Daniela Ortiz
“El tiempo del campesino” is an agricultural and revolutionary calendar that, on the one hand, shows the cycle of planting and harvesting potatoes in the southern Andes and, on the other hand, portrays figures that represent different moments of struggle for sovereignty and liberation of the land.
The series of paintings depict historical figures such as Juan Santos Atahualpa, Túpac Amaru, who led indigenous revolutions during the 18th century, characters such as Teodomiro Gutiérrez known as Rumi Maqui, who led a peasant revolt in the Puno region in 1915, or Luis de la Puente Uceda and Héctor Béjar, who founded the Peruvian guerrillas of the MIR and ELN to fight against the continuation of the colonial system imposed by Creole landowners who owned large tracts of territory and at the same time had a legal system created by the state that gave them the power to exploit indigenous peasants in an extreme way, peasants such as Saturnino Huillca, who built one of the first agrarian cooperatives, under the name of Cooperativa de Ninamarca, and who was also part of the peasant uprising in the 1960s that finally took the land from the Creole landowners in the Cusco area, an achievement that was later institutionalized through the Agrarian Reform signed by Velasco Alvarado. In the last months of the calendar, fighters such as Santos Saavedra, president of the Central Unica de Rondas Campesinas CUNARC, or Jaime de La Cruz, currently imprisoned for protecting water and land by opposing the opening of the Tía María mine, or Remo Candia, social leader and peasant from Anta who was shot and killed during protests against the current dictatorship of Dina Boluarte in Peru, are portrayed.

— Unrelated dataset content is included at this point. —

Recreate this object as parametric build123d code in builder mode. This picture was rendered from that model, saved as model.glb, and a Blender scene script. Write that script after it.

The calendar, in addition to narrating the potato cultivation cycle and vindicating these historical figures, many of whom have been erased by colonial historiography, proposes understanding the struggles as cyclical processes that feed off each other.

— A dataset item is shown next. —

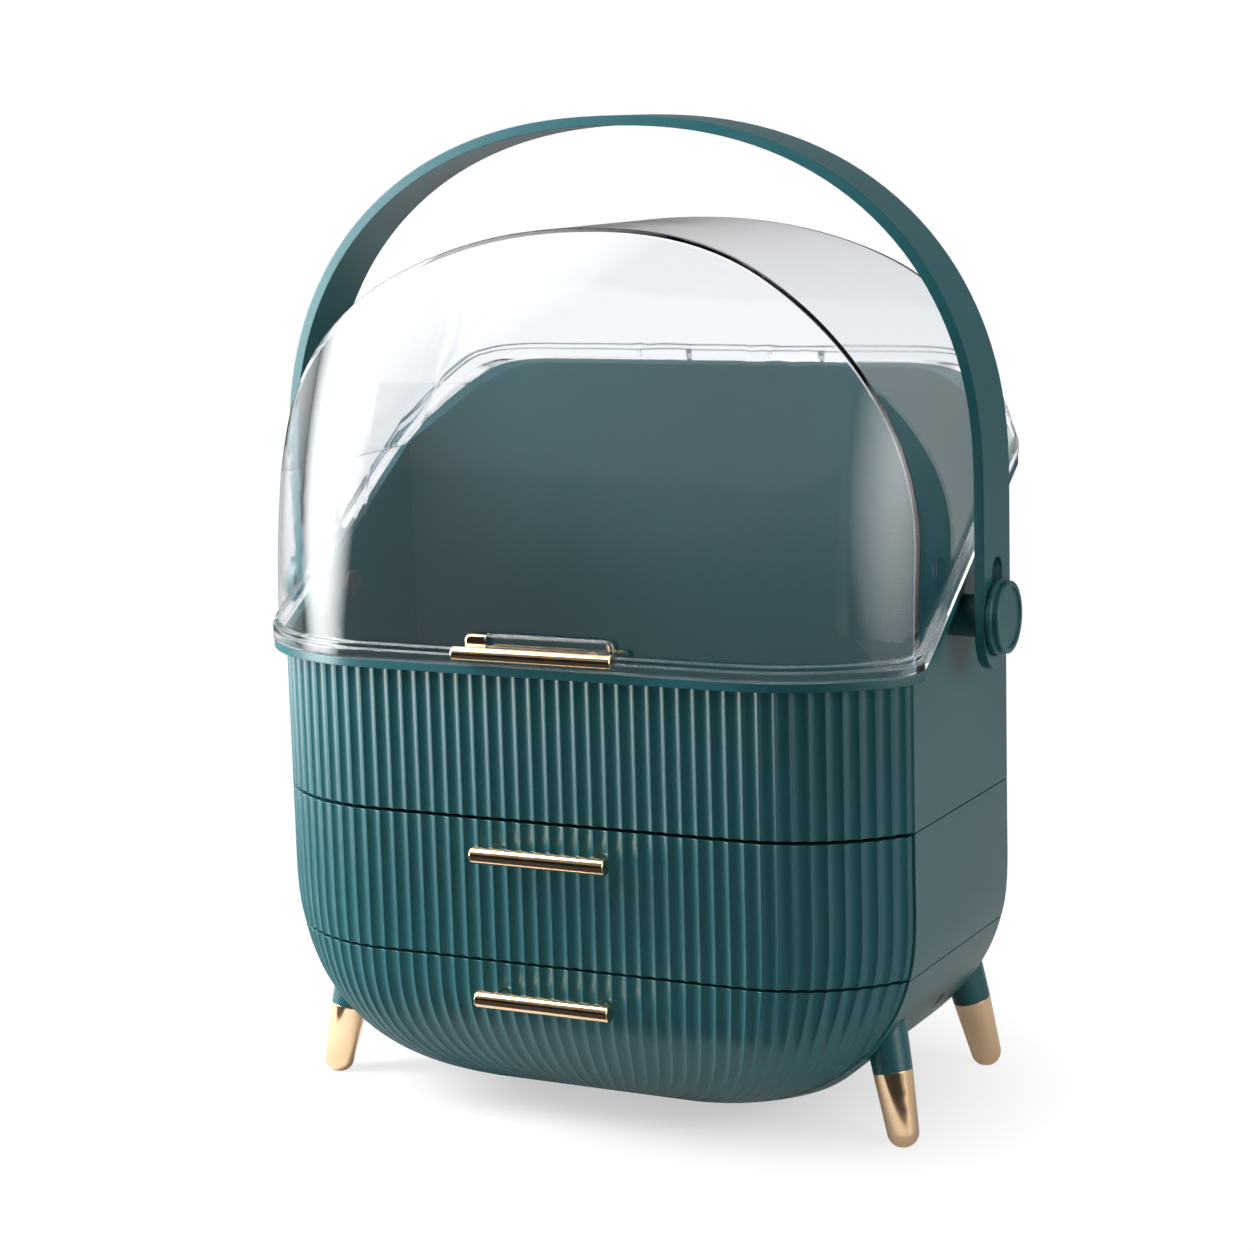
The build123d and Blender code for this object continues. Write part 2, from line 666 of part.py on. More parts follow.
def dome_block(inset, floor_z):
    """The lid's form as a solid: an arch seen from the front, trimmed by its leaning front and back."""
    wide = DOME_HALF_WIDTH - inset
    rise = DOME_RISE - inset
    spring = UPPER_SEAM_Z + DOME_SPRING_Z
    points = []
    steps = 16
    for step in range(steps + 1):
        turn = pi * step / steps
        along = abs(cos(turn)) ** (2 / DOME_POWER)
        up = abs(sin(turn)) ** (2 / DOME_POWER)
        points.append(Vector(wide * along * (1 if step <= steps / 2 else -1), 0, spring + rise * up))
    arch = Spline(*points, tangents=(Vector(0, 0, 1), Vector(0, 0, -1)))
    base = Polyline(points[-1], Vector(-wide, 0, floor_z), Vector(wide, 0, floor_z), points[0])
    arch_face = make_face([*arch.edges(), *base.edges()])
    body = extrude(arch_face, amount=HALF_DEPTH + 20, dir=(0, 1, 0), both=True)
    lean_z = UPPER_SEAM_Z + DOME_LEAN_START
    back_z = UPPER_SEAM_Z + DOME_BACK_START
    plan = extrude(dome_plan(floor_z - 1, inset), amount=lean_z - floor_z + 1, dir=(0, 0, 1))
    for low, high in ((lean_z, back_z), (back_z, UPPER_SEAM_Z + DOME_TOP_Z + 4)):
        heights = [low + (high - low) * level / DOME_LEVELS for level in range(DOME_LEVELS + 1)]
        plan += loft([dome_plan(z, inset) for z in heights])
    return body & plan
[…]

The work takes as a reference the peasant calendar of Hans Sebald Beham, a German artist, whose work functioned as a tool of political propaganda during the German Peasants' War, also known as the Common Man's Revolution that began in 1524, this being one of the last radical peasant uprisings made by Europeans, which is possibly one of the last moments where the European identity still had a relationship with the land and far from the "conqueror ego" / "I conquer" that was imposed after the beginning of the colonial subjugation towards the territories of the global south by Europe.